(Modeling code records)
- - - -
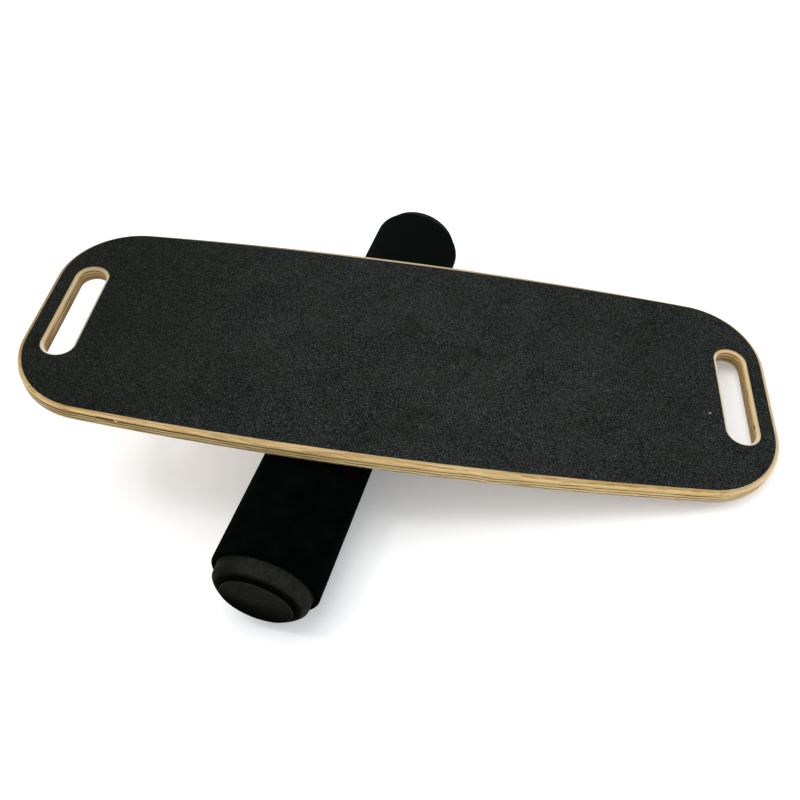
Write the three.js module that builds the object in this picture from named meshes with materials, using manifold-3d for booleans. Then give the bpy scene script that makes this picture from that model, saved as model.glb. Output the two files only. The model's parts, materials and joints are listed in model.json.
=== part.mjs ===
// Rola bola: a long plywood deck with a grit sheet and two hand slots, lying on a foam-covered roller.
// Millimetres, +Z up. The roller's axis runs along Y. The deck runs along X, turned a little on the roller,
// with its right end on the floor. The origin is on the floor, below the middle of the whole object.
import * as THREE from "three";
import { mergeVertices } from "three/addons/utils/BufferGeometryUtils.js";
import Module from "manifold-3d";

const wasm = await Module();
wasm.setup();

// Deck: its long sides draw in from the middle towards the ends, and its ends are straight
const deckLength = 800;
const deckWidth = 291;
const deckThickness = 18;
const deckSideBow = 20;
const deckCornerRadius = 86;
const deckEdgeRound = 3.5;

// Hand slots: full round ends, long axis across the deck
const slotLength = 128.5;
const slotWidth = 30;
const slotInset = 38.5;

// Grit sheet: its sides draw in less than the deck's, by the bow ease
const gripThickness = 0.8;
const gripEndMargin = 5;
const gripSideMargin = 5.8;
const gripBowEase = 3;
const gripSlotMargin = 3.7;
const adhesiveGap = 0.3;

// Stops across the underside, set in from the deck's sides at their widest and from its ends
const stopSideMargin = 45.5;
const stopWidth = 35;
const stopHeight = 15;
const stopEndMargin = 100;
const stopEdgeRound = 3;

// Countersunk screws that hold the stops
const screwsPerStop = 3;
const screwEndMargin = 20;
const screwBite = 11;
const screwHeadRadius = 4.2;
const screwHeadRim = 0.5;
const screwHeadDepth = 2.8;
const screwShankRadius = 2;
const screwTipLength = 4;
const screwHeadSink = 0.4;

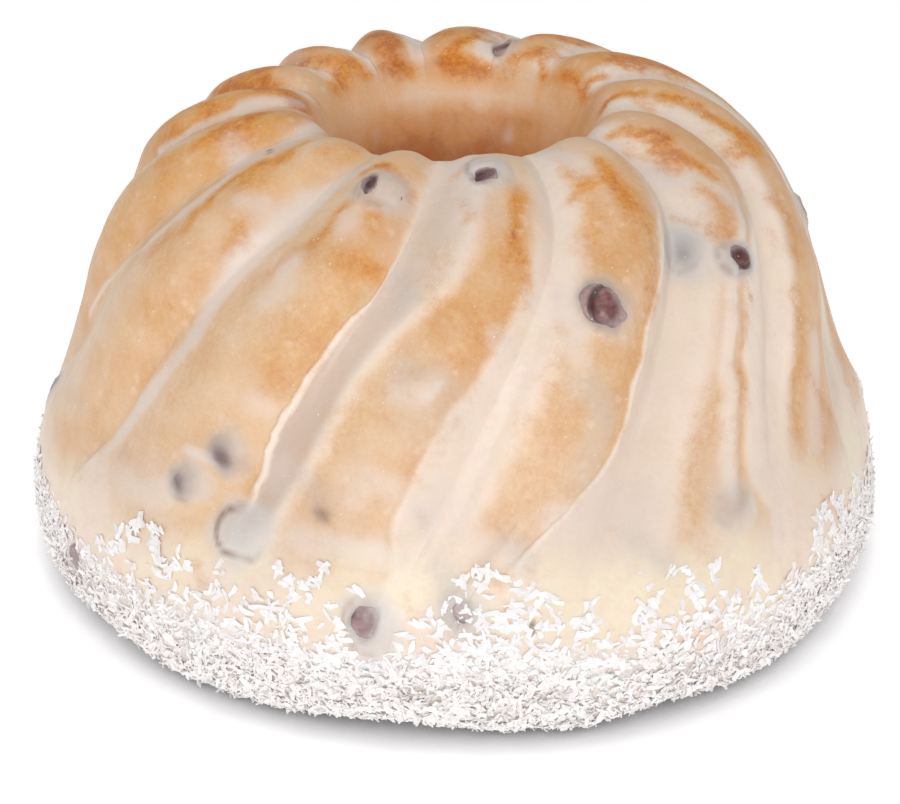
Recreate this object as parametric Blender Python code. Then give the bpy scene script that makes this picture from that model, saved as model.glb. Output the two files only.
- - - -
What you will do:
Nothing should be left out: repeat all of the data exactly.

Response:
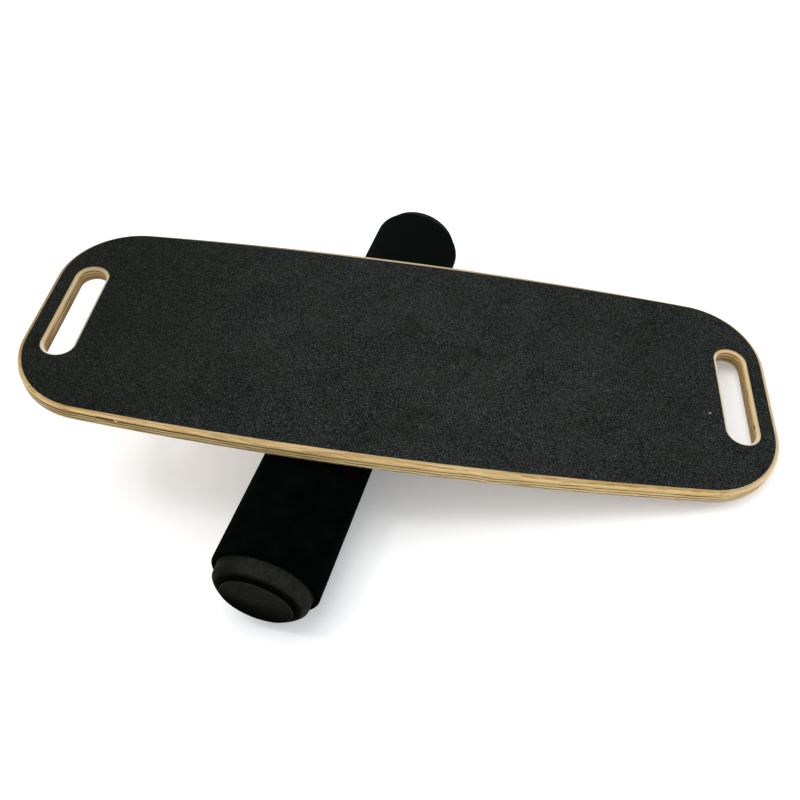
Write the three.js module that builds the object in this picture from named meshes with materials, using manifold-3d for booleans. Then give the bpy scene script that makes this picture from that model, saved as model.glb. Output the two files only. The model's parts, materials and joints are listed in model.json.
=== part.mjs ===
// Rola bola: a long plywood deck with a grit sheet and two hand slots, lying on a foam-covered roller.
// Millimetres, +Z up. The roller's axis runs along Y. The deck runs along X, turned a little on the roller,
// with its right end on the floor. The origin is on the floor, below the middle of the whole object.
import * as THREE from "three";
import { mergeVertices } from "three/addons/utils/BufferGeometryUtils.js";
import Module from "manifold-3d";

const wasm = await Module();
wasm.setup();

// Deck: its long sides draw in from the middle towards the ends, and its ends are straight
const deckLength = 800;
const deckWidth = 291;
const deckThickness = 18;
const deckSideBow = 20;
const deckCornerRadius = 86;
const deckEdgeRound = 3.5;

// Hand slots: full round ends, long axis across the deck
const slotLength = 128.5;
const slotWidth = 30;
const slotInset = 38.5;

// Grit sheet: its sides draw in less than the deck's, by the bow ease
const gripThickness = 0.8;
const gripEndMargin = 5;
const gripSideMargin = 5.8;
const gripBowEase = 3;
const gripSlotMargin = 3.7;
const adhesiveGap = 0.3;

// Stops across the underside, set in from the deck's sides at their widest and from its ends
const stopSideMargin = 45.5;
const stopWidth = 35;
const stopHeight = 15;
const stopEndMargin = 100;
const stopEdgeRound = 3;

// Countersunk screws that hold the stops
const screwsPerStop = 3;
const screwEndMargin = 20;
const screwBite = 11;
const screwHeadRadius = 4.2;
const screwHeadRim = 0.5;
const screwHeadDepth = 2.8;
const screwShankRadius = 2;
const screwTipLength = 4;
const screwHeadSink = 0.4;

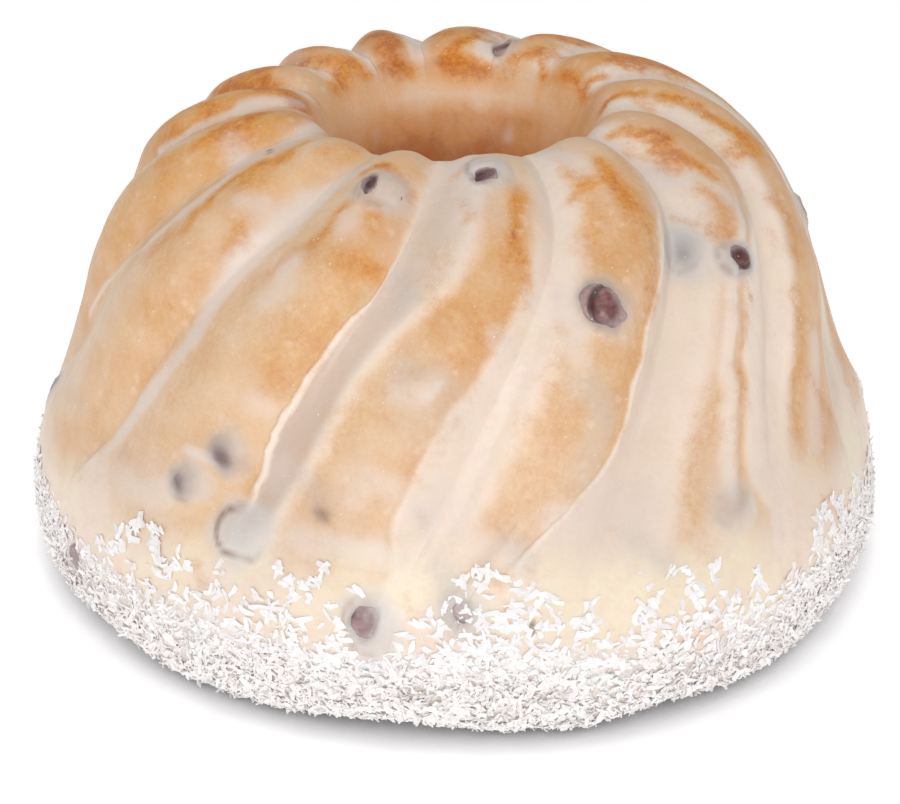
Recreate this object as parametric Blender Python code. Then give the bpy scene script that makes this picture from that model, saved as model.glb. Output the two files only.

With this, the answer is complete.